Some records:
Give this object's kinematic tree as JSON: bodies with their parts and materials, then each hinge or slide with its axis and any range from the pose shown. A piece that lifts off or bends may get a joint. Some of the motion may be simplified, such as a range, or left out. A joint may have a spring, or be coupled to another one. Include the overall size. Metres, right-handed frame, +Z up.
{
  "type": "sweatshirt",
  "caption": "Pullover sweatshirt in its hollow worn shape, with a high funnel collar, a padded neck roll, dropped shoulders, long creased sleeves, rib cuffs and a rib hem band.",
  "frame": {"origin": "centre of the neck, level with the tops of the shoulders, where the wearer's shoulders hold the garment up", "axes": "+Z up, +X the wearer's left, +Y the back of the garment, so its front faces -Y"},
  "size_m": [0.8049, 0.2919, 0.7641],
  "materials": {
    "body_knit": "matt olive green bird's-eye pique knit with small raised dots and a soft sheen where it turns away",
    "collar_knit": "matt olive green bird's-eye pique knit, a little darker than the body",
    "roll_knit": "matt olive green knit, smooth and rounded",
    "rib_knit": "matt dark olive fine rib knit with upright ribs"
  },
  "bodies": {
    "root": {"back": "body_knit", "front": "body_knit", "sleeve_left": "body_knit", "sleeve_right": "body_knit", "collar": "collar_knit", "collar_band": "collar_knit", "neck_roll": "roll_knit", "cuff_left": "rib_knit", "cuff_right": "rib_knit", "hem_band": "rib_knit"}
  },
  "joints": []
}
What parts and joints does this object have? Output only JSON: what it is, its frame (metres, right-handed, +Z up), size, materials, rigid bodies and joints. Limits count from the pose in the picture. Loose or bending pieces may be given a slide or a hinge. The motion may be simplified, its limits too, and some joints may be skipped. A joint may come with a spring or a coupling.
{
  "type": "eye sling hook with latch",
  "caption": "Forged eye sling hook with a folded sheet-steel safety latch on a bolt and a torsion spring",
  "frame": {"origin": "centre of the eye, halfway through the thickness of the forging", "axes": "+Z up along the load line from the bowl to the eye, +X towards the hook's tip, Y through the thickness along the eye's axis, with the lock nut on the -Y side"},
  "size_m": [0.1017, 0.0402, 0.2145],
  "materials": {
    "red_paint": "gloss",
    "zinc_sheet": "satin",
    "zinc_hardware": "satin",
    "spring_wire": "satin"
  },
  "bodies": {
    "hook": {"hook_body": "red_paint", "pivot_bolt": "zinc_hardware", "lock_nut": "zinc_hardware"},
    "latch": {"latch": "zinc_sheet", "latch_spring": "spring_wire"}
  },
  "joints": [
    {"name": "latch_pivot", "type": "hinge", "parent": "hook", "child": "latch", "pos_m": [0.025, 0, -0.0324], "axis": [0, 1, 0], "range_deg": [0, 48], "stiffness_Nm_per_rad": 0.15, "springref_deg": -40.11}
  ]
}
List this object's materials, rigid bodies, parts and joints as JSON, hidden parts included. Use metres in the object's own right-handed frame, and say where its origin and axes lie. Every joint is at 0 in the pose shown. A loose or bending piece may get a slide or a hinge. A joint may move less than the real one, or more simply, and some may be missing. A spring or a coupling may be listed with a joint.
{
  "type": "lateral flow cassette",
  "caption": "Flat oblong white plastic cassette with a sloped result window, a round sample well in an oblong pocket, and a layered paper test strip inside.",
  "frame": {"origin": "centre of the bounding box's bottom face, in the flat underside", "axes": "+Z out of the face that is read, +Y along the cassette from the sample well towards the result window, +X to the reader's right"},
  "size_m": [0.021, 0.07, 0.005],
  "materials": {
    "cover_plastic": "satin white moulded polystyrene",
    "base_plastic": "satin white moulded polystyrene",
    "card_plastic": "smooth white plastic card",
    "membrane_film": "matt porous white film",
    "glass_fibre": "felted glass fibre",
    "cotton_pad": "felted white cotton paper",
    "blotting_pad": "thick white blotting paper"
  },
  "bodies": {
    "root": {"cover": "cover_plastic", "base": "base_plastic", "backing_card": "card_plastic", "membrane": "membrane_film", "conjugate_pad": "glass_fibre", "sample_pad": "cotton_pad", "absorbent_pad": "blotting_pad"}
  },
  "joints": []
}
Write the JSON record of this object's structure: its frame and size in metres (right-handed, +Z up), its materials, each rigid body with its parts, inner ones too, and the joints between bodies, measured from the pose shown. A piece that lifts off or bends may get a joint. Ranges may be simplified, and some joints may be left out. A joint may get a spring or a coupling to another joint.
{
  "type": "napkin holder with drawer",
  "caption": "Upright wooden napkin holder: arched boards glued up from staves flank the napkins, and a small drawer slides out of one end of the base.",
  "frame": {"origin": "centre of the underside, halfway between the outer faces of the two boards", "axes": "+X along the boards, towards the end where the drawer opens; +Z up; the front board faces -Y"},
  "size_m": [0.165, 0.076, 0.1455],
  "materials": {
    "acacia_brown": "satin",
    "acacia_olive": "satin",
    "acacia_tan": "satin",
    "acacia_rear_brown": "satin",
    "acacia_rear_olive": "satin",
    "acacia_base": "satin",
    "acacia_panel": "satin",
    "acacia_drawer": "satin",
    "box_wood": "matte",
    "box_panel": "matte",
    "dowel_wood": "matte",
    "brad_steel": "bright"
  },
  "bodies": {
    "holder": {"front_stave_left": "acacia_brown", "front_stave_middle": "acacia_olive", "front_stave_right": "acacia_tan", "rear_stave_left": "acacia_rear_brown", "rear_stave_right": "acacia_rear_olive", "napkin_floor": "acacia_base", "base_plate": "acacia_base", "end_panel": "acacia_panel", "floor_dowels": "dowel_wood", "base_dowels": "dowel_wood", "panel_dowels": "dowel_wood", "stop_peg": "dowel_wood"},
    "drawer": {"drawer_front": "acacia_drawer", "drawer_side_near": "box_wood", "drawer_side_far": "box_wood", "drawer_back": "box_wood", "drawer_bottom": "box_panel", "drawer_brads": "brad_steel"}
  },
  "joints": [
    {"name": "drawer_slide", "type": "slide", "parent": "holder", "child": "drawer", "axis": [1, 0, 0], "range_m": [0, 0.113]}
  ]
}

REQUIRED TASK:
Nothing should be changed: write out all of the data as is.

REPLY TO THE TASK:
Give this object's kinematic tree as JSON: bodies with their parts and materials, then each hinge or slide with its axis and any range from the pose shown. A piece that lifts off or bends may get a joint. Some of the motion may be simplified, such as a range, or left out. A joint may have a spring, or be coupled to another one. Include the overall size. Metres, right-handed frame, +Z up.
{
  "type": "sweatshirt",
  "caption": "Pullover sweatshirt in its hollow worn shape, with a high funnel collar, a padded neck roll, dropped shoulders, long creased sleeves, rib cuffs and a rib hem band.",
  "frame": {"origin": "centre of the neck, level with the tops of the shoulders, where the wearer's shoulders hold the garment up", "axes": "+Z up, +X the wearer's left, +Y the back of the garment, so its front faces -Y"},
  "size_m": [0.8049, 0.2919, 0.7641],
  "materials": {
    "body_knit": "matt olive green bird's-eye pique knit with small raised dots and a soft sheen where it turns away",
    "collar_knit": "matt olive green bird's-eye pique knit, a little darker than the body",
    "roll_knit": "matt olive green knit, smooth and rounded",
    "rib_knit": "matt dark olive fine rib knit with upright ribs"
  },
  "bodies": {
    "root": {"back": "body_knit", "front": "body_knit", "sleeve_left": "body_knit", "sleeve_right": "body_knit", "collar": "collar_knit", "collar_band": "collar_knit", "neck_roll": "roll_knit", "cuff_left": "rib_knit", "cuff_right": "rib_knit", "hem_band": "rib_knit"}
  },
  "joints": []
}
What parts and joints does this object have? Output only JSON: what it is, its frame (metres, right-handed, +Z up), size, materials, rigid bodies and joints. Limits count from the pose in the picture. Loose or bending pieces may be given a slide or a hinge. The motion may be simplified, its limits too, and some joints may be skipped. A joint may come with a spring or a coupling.
{
  "type": "eye sling hook with latch",
  "caption": "Forged eye sling hook with a folded sheet-steel safety latch on a bolt and a torsion spring",
  "frame": {"origin": "centre of the eye, halfway through the thickness of the forging", "axes": "+Z up along the load line from the bowl to the eye, +X towards the hook's tip, Y through the thickness along the eye's axis, with the lock nut on the -Y side"},
  "size_m": [0.1017, 0.0402, 0.2145],
  "materials": {
    "red_paint": "gloss",
    "zinc_sheet": "satin",
    "zinc_hardware": "satin",
    "spring_wire": "satin"
  },
  "bodies": {
    "hook": {"hook_body": "red_paint", "pivot_bolt": "zinc_hardware", "lock_nut": "zinc_hardware"},
    "latch": {"latch": "zinc_sheet", "latch_spring": "spring_wire"}
  },
  "joints": [
    {"name": "latch_pivot", "type": "hinge", "parent": "hook", "child": "latch", "pos_m": [0.025, 0, -0.0324], "axis": [0, 1, 0], "range_deg": [0, 48], "stiffness_Nm_per_rad": 0.15, "springref_deg": -40.11}
  ]
}
List this object's materials, rigid bodies, parts and joints as JSON, hidden parts included. Use metres in the object's own right-handed frame, and say where its origin and axes lie. Every joint is at 0 in the pose shown. A loose or bending piece may get a slide or a hinge. A joint may move less than the real one, or more simply, and some may be missing. A spring or a coupling may be listed with a joint.
{
  "type": "lateral flow cassette",
  "caption": "Flat oblong white plastic cassette with a sloped result window, a round sample well in an oblong pocket, and a layered paper test strip inside.",
  "frame": {"origin": "centre of the bounding box's bottom face, in the flat underside", "axes": "+Z out of the face that is read, +Y along the cassette from the sample well towards the result window, +X to the reader's right"},
  "size_m": [0.021, 0.07, 0.005],
  "materials": {
    "cover_plastic": "satin white moulded polystyrene",
    "base_plastic": "satin white moulded polystyrene",
    "card_plastic": "smooth white plastic card",
    "membrane_film": "matt porous white film",
    "glass_fibre": "felted glass fibre",
    "cotton_pad": "felted white cotton paper",
    "blotting_pad": "thick white blotting paper"
  },
  "bodies": {
    "root": {"cover": "cover_plastic", "base": "base_plastic", "backing_card": "card_plastic", "membrane": "membrane_film", "conjugate_pad": "glass_fibre", "sample_pad": "cotton_pad", "absorbent_pad": "blotting_pad"}
  },
  "joints": []
}
Write the JSON record of this object's structure: its frame and size in metres (right-handed, +Z up), its materials, each rigid body with its parts, inner ones too, and the joints between bodies, measured from the pose shown. A piece that lifts off or bends may get a joint. Ranges may be simplified, and some joints may be left out. A joint may get a spring or a coupling to another joint.
{
  "type": "napkin holder with drawer",
  "caption": "Upright wooden napkin holder: arched boards glued up from staves flank the napkins, and a small drawer slides out of one end of the base.",
  "frame": {"origin": "centre of the underside, halfway between the outer faces of the two boards", "axes": "+X along the boards, towards the end where the drawer opens; +Z up; the front board faces -Y"},
  "size_m": [0.165, 0.076, 0.1455],
  "materials": {
    "acacia_brown": "satin",
    "acacia_olive": "satin",
    "acacia_tan": "satin",
    "acacia_rear_brown": "satin",
    "acacia_rear_olive": "satin",
    "acacia_base": "satin",
    "acacia_panel": "satin",
    "acacia_drawer": "satin",
    "box_wood": "matte",
    "box_panel": "matte",
    "dowel_wood": "matte",
    "brad_steel": "bright"
  },
  "bodies": {
    "holder": {"front_stave_left": "acacia_brown", "front_stave_middle": "acacia_olive", "front_stave_right": "acacia_tan", "rear_stave_left": "acacia_rear_brown", "rear_stave_right": "acacia_rear_olive", "napkin_floor": "acacia_base", "base_plate": "acacia_base", "end_panel": "acacia_panel", "floor_dowels": "dowel_wood", "base_dowels": "dowel_wood", "panel_dowels": "dowel_wood", "stop_peg": "dowel_wood"},
    "drawer": {"drawer_front": "acacia_drawer", "drawer_side_near": "box_wood", "drawer_side_far": "box_wood", "drawer_back": "box_wood", "drawer_bottom": "box_panel", "drawer_brads": "brad_steel"}
  },
  "joints": [
    {"name": "drawer_slide", "type": "slide", "parent": "holder", "child": "drawer", "axis": [1, 0, 0], "range_m": [0, 0.113]}
  ]
}